What about idols in the musical and theatre world and generally in life – do you have mentors or someone who inspires you?
I don’t have one idol, but I admire dedicated performers for so many different reasons. I am inspired by events that occur outside of the performing arts too. I mean, how inspiring was watching double amputee Oscar Pistorius of South Africa running in the Olympics?! Family, friends, passion, fierceness, love, children, nature, success, hardship of life, a touching performance – I could keep going forever. Life is full of inspirations!
Yes, I do have mentors: my teachers. I participate regularly in voice and speech classes with Susan Cameron and vocal coaching classes with Stephen Purdy. They coach and help me choose everything from the right song to which techniques are best to use in my upcoming castings.
How much has the multicultural atmosphere in New York influenced your thinking or approach generally?
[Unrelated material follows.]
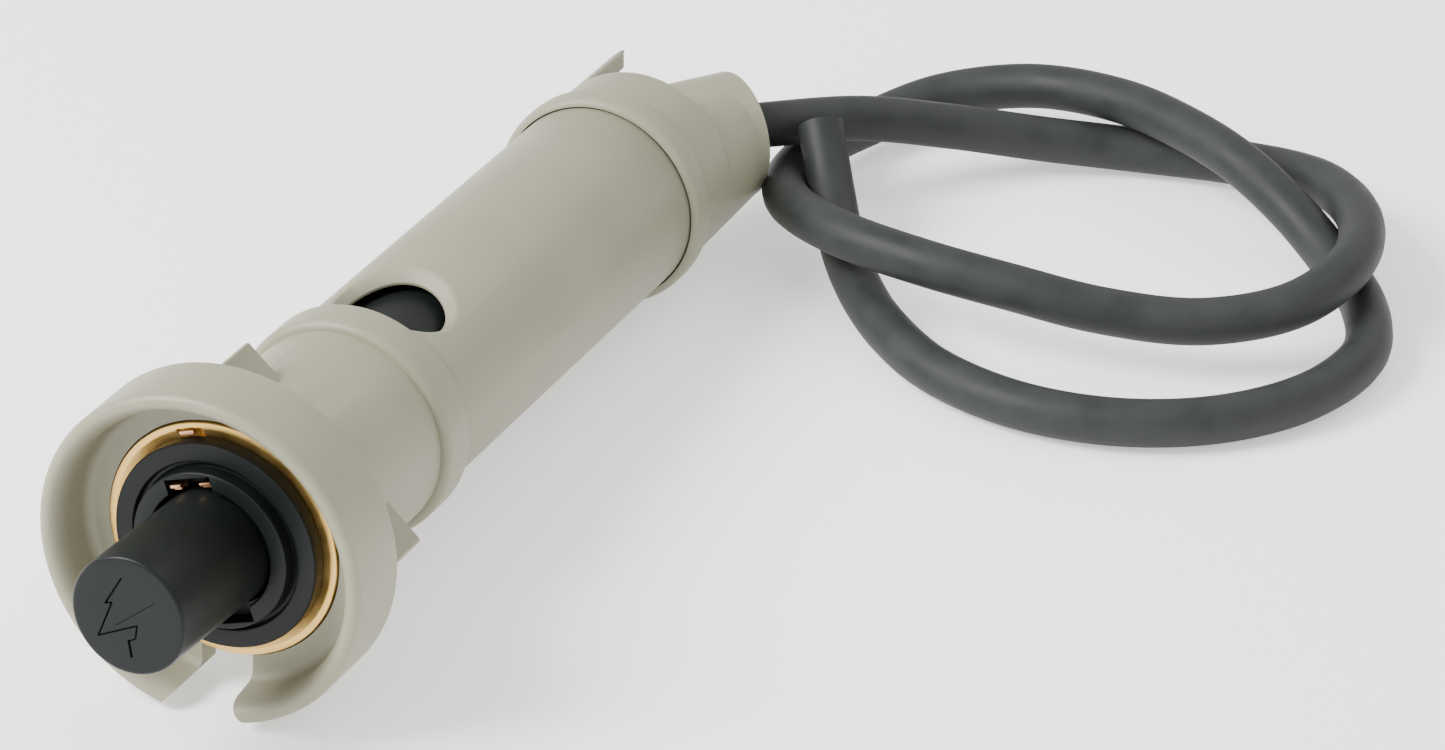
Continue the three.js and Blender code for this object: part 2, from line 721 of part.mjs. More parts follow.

One hundred percent. From a business standpoint, I arrived here without realising what the performing arts are all about. Now I have a much better understanding of how auditions, the casting process and productions work on a larger stage, such as New York. From a personal aspect, I’ve learned to be so much more tolerant, open minded, positive and appreciative, because when you meet someone, “you never know” who they are or how they may be able to help you in the future.
What about your future plans?
I’m in the middle of two recording projects and lining up my next performance. One of the studio projects will be with Tim Ries and I have a few modelling jobs I’ve been booked for in near future. Plus, auditioning season starts up again in the fall, so cross your fingers for me!